Saturday, May 2, 2020
Leon Morin, pretre (Jean-Pierre Melville, 1961)
Jean-Pierre Melville’s Leon Morin, pretre has a tightly-wound and somewhat claustrophobic-sounding core: Barny (Emmanuelle Riva), a woman in a small French town, displaced from Paris during wartime, enters the confessional with the aim of mocking the priest (Jean-Paul Belmondo), but ends up relying on him as a spiritual adviser, and perhaps more. Melville’s filming of the initial confession flags his intention: he uses a multitude of angles, dissolving the physical divide between them, creating a figurative filmic space that suggests the transformative significance of what we’re witnessing; thereafter he works predominantly through short scenes separated by blackness, often presenting fragments of narrative for which a full context is missing, creating a sense of a world in which coherence is inherently evasive, perhaps best understood through pointed incursions.
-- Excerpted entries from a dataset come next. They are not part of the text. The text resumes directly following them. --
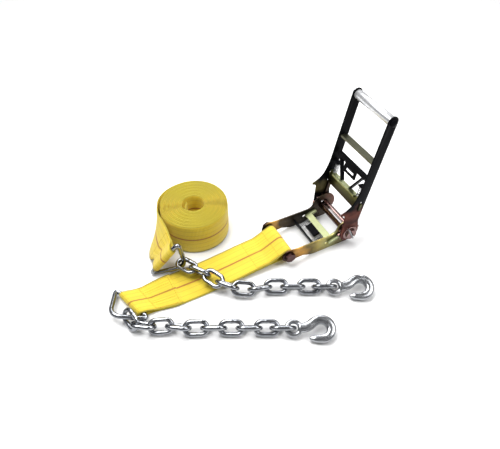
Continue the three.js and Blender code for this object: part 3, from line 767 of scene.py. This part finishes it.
# ---- webbing ------------------------------------------------------------
def tape(name, centre, across, normal, thick, run, columns=12):
    """A closed woven tape over stations: centre, half-width vector and face normal of each."""
    sides = []
    profile = [(-1 + 2 * k / columns, 1) for k in range(columns + 1)]
    profile += [(1 - 2 * k / columns, -1) for k in range(columns + 1)]
    for c, a, n in zip(centre, across, normal):
        station = []
        for t, face in profile:
            edge = math.sqrt(max(0.0, 1 - abs(t) ** 14)) * 0.75 + 0.25
            lift = face * edge * thick / 2
            station.append(tuple(c + a * t + n * lift))
        sides.append(station)
    verts, faces = swept(sides, False)
    mesh = new_mesh(name, verts, faces)
    layer = mesh.uv_layers.new(name="tape")
    count = len(profile)
    half = STRAP["half"] * MM
    for polygon in mesh.polygons:
        for loop in polygon.loop_indices:
            v = mesh.loops[loop].vertex_index
            layer.data[loop].uv = (profile[v % count][0] * half, run[v // count])
    return mesh


def tape_normals(centre, across):
    ahead = np.gradient(centre, axis=0)
    normal = np.cross(ahead, across)
    return normal / np.linalg.norm(normal, axis=1)[:, None]


def distances(centre):
    """How far along the tape each of its stations lies."""
    return np.concatenate([[0], np.cumsum(np.linalg.norm(np.diff(centre, axis=0), axis=1))])


def eased(t):
    """A soft rise from 0 to 1, level at both ends."""
    t = np.clip(t, 0, 1)
    return t * t * (3 - 2 * t)


def stitches(name, centre, across, normal, lift, rows, first, last, body):
    """Short raised threads in rows along a tape, between two stations, and a row over each end."""
    pitch, drawn, half_wide, high, edge = 0.0042, 0.7, 0.00055, 0.0005, 0.88
    verts, faces = [], []

    def thread(a, b, up):
        ahead = b - a
        size = np.linalg.norm(ahead)
        ahead = ahead / size
        side = np.cross(ahead, up)
        for along, rise in ((0, 0.1), (0.18, 1), (0.82, 1), (1, 0.1)):
            for w, h in ((-1, -0.6), (-0.5, 0.6), (0.5, 0.6), (1, -0.6)):
                verts.append(tuple(a + ahead * size * along + side * w * half_wide + up * (h * rise * high)))
        start = len(verts) - 16
        for ring_at in range(3):
            for k in range(4):
                n = (k + 1) % 4
                base = start + ring_at * 4
                faces.append((base + k, base + n, base + 4 + n, base + 4 + k))
        faces.append((start + 3, start + 2, start + 1, start))
        faces.append((start + 12, start + 13, start + 14, start + 15))

    def spot(i, t):
        i0 = int(math.floor(i))
        i1 = min(i0 + 1, len(centre) - 1)
        f = i - i0
        middle, half, up = (x[i0] * (1 - f) + x[i1] * f for x in (centre, across, normal))
        return middle + half * t + up * lift, up

    pace = pitch / np.linalg.norm(centre[first + 1] - centre[first])
    for t in rows:
        i = float(first)
        while i + pace * drawn < last:
            a, up = spot(i, t)
            b, _ = spot(i + pace * drawn, t)
            thread(a, b, up)
            i += pace
    count = int(np.linalg.norm(across[first]) * 2 * 0.9 / pitch)
    for at in (first, last):
        for k in range(count):
            t0 = -edge + 2 * edge * k / count
            a, up = spot(at, t0)
            b, _ = spot(at, t0 + 2 * edge / count * drawn)
            thread(a, b, up)
    piece(name, new_mesh(name, verts, faces), thread_look, body)


def short_strap():
    bolt_x, bolt_z = BOLT["x"], BOLT["z"]
    ring_x, ring_z = bolt_x - STRAP["length"], STRAP["ring_z"]
    flat = STRAP["flat_z"]
    ply = STRAP["thick"] / 2 + 0.1
    count = 120
    middle = smooth_line([
        (bolt_x - 30, 14.5), (bolt_x - 75, 9.8), (bolt_x - 115, 5.2), (bolt_x - 145, flat),
        (ring_x + 50, flat), (ring_x + 26, flat + 0.4),
    ], count)
    slope = np.gradient(middle, axis=0)
    slope /= np.linalg.norm(slope, axis=1)[:, None]
    up = np.stack([-slope[:, 1], slope[:, 0]], axis=1)
    up *= np.sign(up[:, 1])[:, None]
    bolt_r = BOLT["sleeve"] + 0.4 + STRAP["thick"] / 2
    ring_r = RING["wire"] / math.cos(math.radians(STRAP["skew"])) + 0.4 + STRAP["thick"] / 2
    shift = np.interp(np.arange(count), [0, 45, 75, count - 1], [ply, ply, -ply, -ply])
    main = middle + up * shift[:, None]
    flap_bolt = (middle - up * ply)[2:34][::-1]
    flap_ring = (middle + up * ply)[88:118][::-1]
    bolt_turn = [(bolt_x + bolt_r * math.cos(a), bolt_z + bolt_r * math.sin(a))
                 for a in (math.radians(-98 + 213 * i / 24) for i in range(25))]
    ring_turn = [(ring_x + ring_r * math.cos(a), ring_z + ring_r * math.sin(a))
                 for a in (math.radians(270 - 200 * i / 20) for i in range(21))]
    # From the flap at the bolt round the sleeve, down the strap, round the ring's bar and back.
    path = [tuple(p) for p in flap_bolt[:-1:4]]
    path += bolt_turn[::3] + [tuple(p) for p in main[4:114:5]] + ring_turn[::3]
    path += [tuple(p) for p in flap_ring[2::4]]
    line = smooth_line(path, 460)
    x, z = line[:, 0], line[:, 1]
    # The strap draws in, and its stations lean over to the skewed bar, near the ring.
    share = eased((ring_x + 80 - x) / 68)
    lean = GATHERED * math.tan(math.radians(STRAP["skew"]))
    half = STRAP["half"] * (1 - (1 - GATHERED) * share)
    centre = np.stack([x, np.zeros_like(x), z], axis=1)
    across = np.stack([-half * lean * share, half, np.zeros_like(x)], axis=1)
    to_row = np.array(RATCHET.to_3x3())
    centre = centre @ to_row.T * MM + np.array(RATCHET.translation)
    across = across @ to_row.T * MM
    normal = -tape_normals(centre, across)
    run = distances(centre)
    mesh = tape("short strap", centre, across, normal, STRAP["thick"] * MM, run)
    made = piece("short_webbing", mesh, webbing_look, "short_strap", ["short_strap"])
    total = len(centre) - 1
    rows = (-0.88, -0.45, 0, 0.45, 0.88)
    for stitched, first, last in (
        ("ring_end_stitching", int(np.searchsorted(run, run[-1] - 0.058)), total - 4),
        ("bolt_end_stitching", int(np.searchsorted(run, 0.15)), int(np.searchsorted(run, 0.2))),
    ):
        lift = (np.sign(normal[(first + last) // 2][2]) or 1) * STRAP["thick"] / 2 * MM
        stitches(stitched, centre, across, normal, lift, rows, first, last, "short_strap")
    return float(run[-1])


SHORT_LENGTH = short_strap()


def long_strap():
    cx, cy, outer, ply = ROLL["x"], ROLL["y"], ROLL["outer"], ROLL["pitch"] / 2
    thick = STRAP["thick"]
    start_r, end_r = ROLL["inner"] + ply, outer - ply
    turns = (end_r - start_r) / ROLL["pitch"]
    final = math.pi
    steps = int(turns * 64)
    spiral = []
    for i in range(steps + 1):
        t = i / steps
        angle = final - 2 * math.pi * turns * (1 - t)
        r = start_r + (end_r - start_r) * t
        # The tape eases off the roll over its last radian or so, and every turn is a little uneven.
        r += 3.7 * eased((angle - final + 1.1) / 1.1)
        r += 0.25 * math.sin(angle * 3 + r * 0.7) + 0.2 * math.sin(angle * 2 + 1)
        spiral.append((cx + r * math.cos(angle), cy + r * math.sin(angle)))
    inner = []
    x0, y0 = spiral[0]
    a0 = final - 2 * math.pi * turns
    lead = Vector((math.sin(a0), -math.cos(a0)))
    inward = Vector((-math.cos(a0), -math.sin(a0)))
    # The free end curls into the open middle.
    for d in range(24, 0, -2):
        p = Vector((x0, y0)) + lead * d * 0.55 + inward * (d * d / 34)
        inner.append((p.x, p.y))
    flat = np.array(inner + spiral)
    # The heights of the roll's two edges, each a little uneven.
    low = 1.2 + 0.7 * np.sin(np.arange(len(flat)) * 0.021) ** 2
    high = 75.2 - 0.9 * np.sin(np.arange(len(flat)) * 0.034 + 1) ** 2
    top_roll = np.column_stack([flat, high])
    bottom_roll = np.column_stack([flat, low])
    half = STRAP["half"] * GATHERED

    def place(behind, along, out):
        """A point by the ring's bar: behind the ring, along the bar, and out from the ring."""
        return tuple(RIGHT_RING @ (Vector((out, along, behind)) * MM) / MM)

    def beside(angle, z):
        turn = math.radians(angle)
        return cx + (outer + 2.4) * math.cos(turn), cy + (outer + 2.4) * math.sin(turn), z

    # The tail leaves the roll on edge; its top edge leans over to the far end of the ring's bar.
    top = smooth_line([
        beside(180, 75), beside(192, 75), beside(205, 75), (-168.2, 49.7, 74), (-154.2, 21.7, 70),
        place(22, half, 1.2), place(11, half, 5),
    ], 90)
    bottom = smooth_line([
        beside(180, 1.6), (-189.2, 79.7, 1.6), (-197.2, 58.7, 1.6), (-201.2, 35.7, 2), (-196.2, 7.7, 6),
        place(22, -half, 1.2), place(11, -half, 5),
    ], 90)
    wire = RING["wire"] + 0.4 + thick / 2
    # The loop turns round the bar and runs back under the tail.
    turn_top, turn_bottom, under_top, under_bottom = [], [], [], []
    for i in range(17):
        a = math.radians(62 + 216 * i / 16)
        x, z = wire * math.cos(a), wire * math.sin(a)
        turn_top.append(place(x, half, z))
        turn_bottom.append(place(x, -half, z))
    for x, z in ((8, -3.6), (14, -1.9), (20, -0.6), (26, -0.2)):
        under_top.append(place(x, half, z))
        under_bottom.append(place(x, -half, z))
    top_all = np.vstack([top_roll[:-1], top, turn_top, under_top])
    bottom_all = np.vstack([bottom_roll[:-1], bottom, turn_bottom, under_bottom])
    centre = (top_all + bottom_all) / 2 * MM
    across = (top_all - bottom_all) / 2 * MM
    normal = tape_normals(centre, across)
    run = distances(centre)
    mesh = tape("long strap", centre, across, normal, thick * MM, run, 10)
    made = piece("long_webbing", mesh, webbing_look, "long_strap",
                 ["strap_roll", "strap_tail"])
    tail = len(top_roll) - 1
    for stitched, sign in (("tail_stitching", 1), ("tail_stitching_back", -1)):
        stitches(stitched, centre, across, normal, sign * thick / 2 * MM, (-0.85, -0.4, 0, 0.4, 0.85),
                 tail + 62, tail + 84, "long_strap")
    return float(run[-1])


LONG_LENGTH = long_strap()
print("flat lengths", SHORT_LENGTH, LONG_LENGTH)

# ---- floor, world and lights --------------------------------------------
floor_mesh = bpy.data.meshes.new("floor")
floor_mesh.from_pydata([(-4, -4, 0), (4, -4, 0), (4, 6, 0), (-4, 6, 0)], [], [(0, 1, 2, 3)])
floor_look = plain("paper", (0.97, 0.97, 0.97), 0.8)
floor_mesh.materials.append(floor_look)
floor = bpy.data.objects.new("floor", floor_mesh)
floor.location.z = min(before[0][2], 0) - 0.0004
bpy.context.scene.collection.objects.link(floor)

world = bpy.data.worlds.new("studio")
bpy.context.scene.world = world
world.use_nodes = True
tree = world.node_tree
background = tree.nodes["Background"]
coords = tree.nodes.new("ShaderNodeTexCoord").outputs["Generated"]
split = tree.nodes.new("ShaderNodeSeparateXYZ")
tree.links.new(coords, split.inputs[0])
height = math_node(tree, "ADD", math_node(tree, "MULTIPLY", split.outputs[2], 0.5), 0.5)
bands = ramp_node(tree, height, [
    (0.0, (0.9, 0.9, 0.9)), (0.5, (0.55, 0.55, 0.55)), (0.56, (0.04, 0.04, 0.045)),
    (0.7, (0.05, 0.05, 0.055)), (0.76, (1.0, 1.0, 1.0)), (0.86, (1.0, 1.0, 1.0)),
    (0.9, (0.12, 0.12, 0.13)), (1.0, (0.1, 0.1, 0.1)),
])
tree.links.new(bands, background.inputs["Color"])
background.inputs["Strength"].default_value = 0.62


def area(name, location, target, size, power):
    lamp = bpy.data.lights.new(name, "AREA")
    lamp.shape = "RECTANGLE"
    lamp.size, lamp.size_y = size
    lamp.energy = power
    made = bpy.data.objects.new(name, lamp)
    made.location = location
    aim = Vector(target) - Vector(location)
    made.rotation_euler = aim.to_track_quat("-Z", "Y").to_euler()
    bpy.context.scene.collection.objects.link(made)


area("key", (-0.5, 0.15, 1.6), (0, 0, 0.05), (1.1, 0.9), 34)
area("fill", (1.0, -0.3, 1.2), (0.1, 0.05, 0.1), (0.7, 0.9), 11)
area("back", (0.2, 1.3, 1.3), (0, 0, 0.1), (1.4, 0.5), 20)
bpy.context.scene.view_settings.view_transform = "Standard"
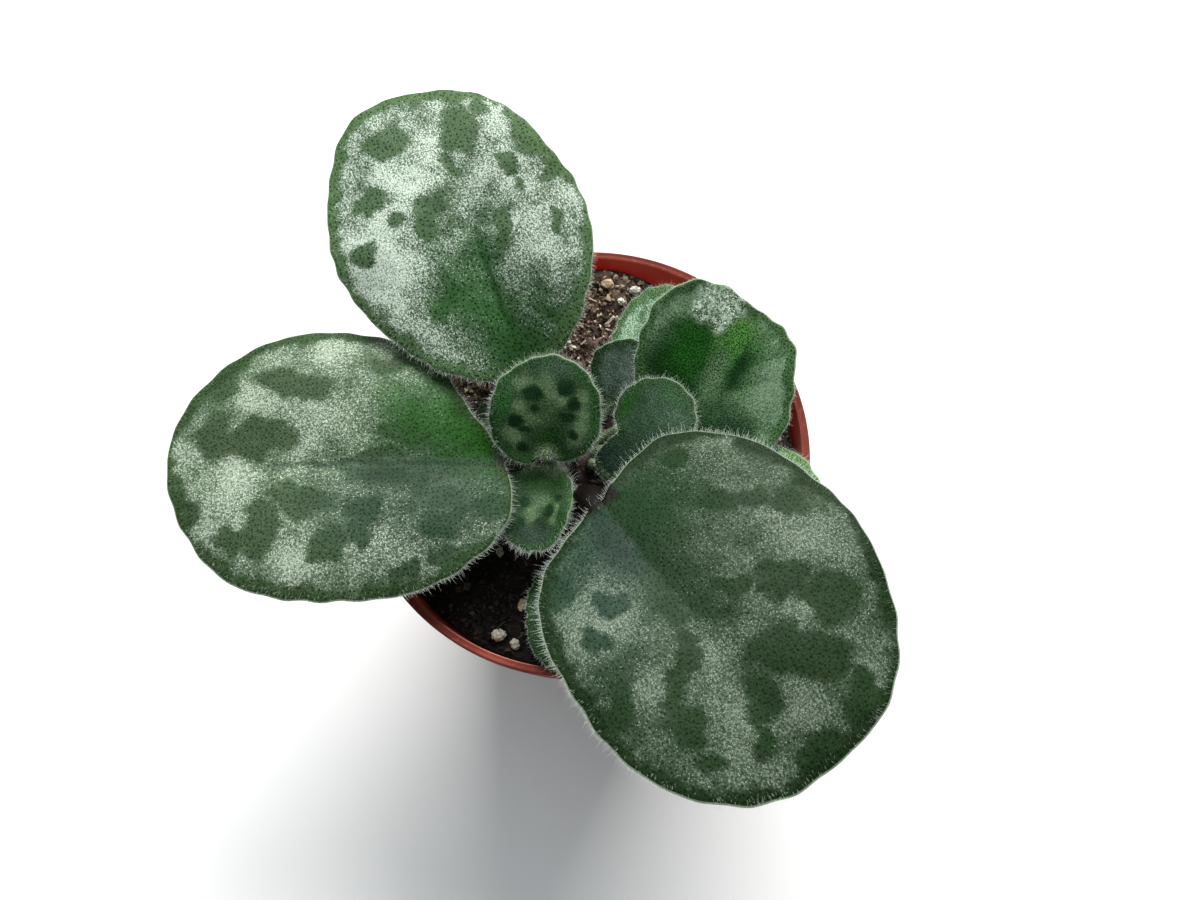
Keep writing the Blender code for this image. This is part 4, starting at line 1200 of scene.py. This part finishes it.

The source of the destabilization is the war, pushing people into actions they might not otherwise have countenanced; it’s almost as if the conflict were conceived by God to provide a fertile ground for moral testing (at various times the film addresses collaboration with the enemy, resistance, adultery; it shows one child innocently calling one of the German soldiers her friend, another turning his back on an officer who approaches him). Barny and Morin’s interactions often feel like a kind of game, enjoyed equally (if in different ways) by both sides (Belmondo’s perpetual sense of suppressed amusement is most effective in this regard), but the stakes are deeply serious, and the religious inquiry is as gripping as the exposition of a thriller. When Morin speaks against the ornateness and excessive ceremony of the church, and rails against the congregation from the pulpit for habitually leaving the service early and other slack practices, one almost hears Melville expressing his own evolving film-making aesthetic, underlined by the revelation in the last few minutes of how few possessions Morin owns in the world, followed by a final shot which suggests resultingly elevated capacities.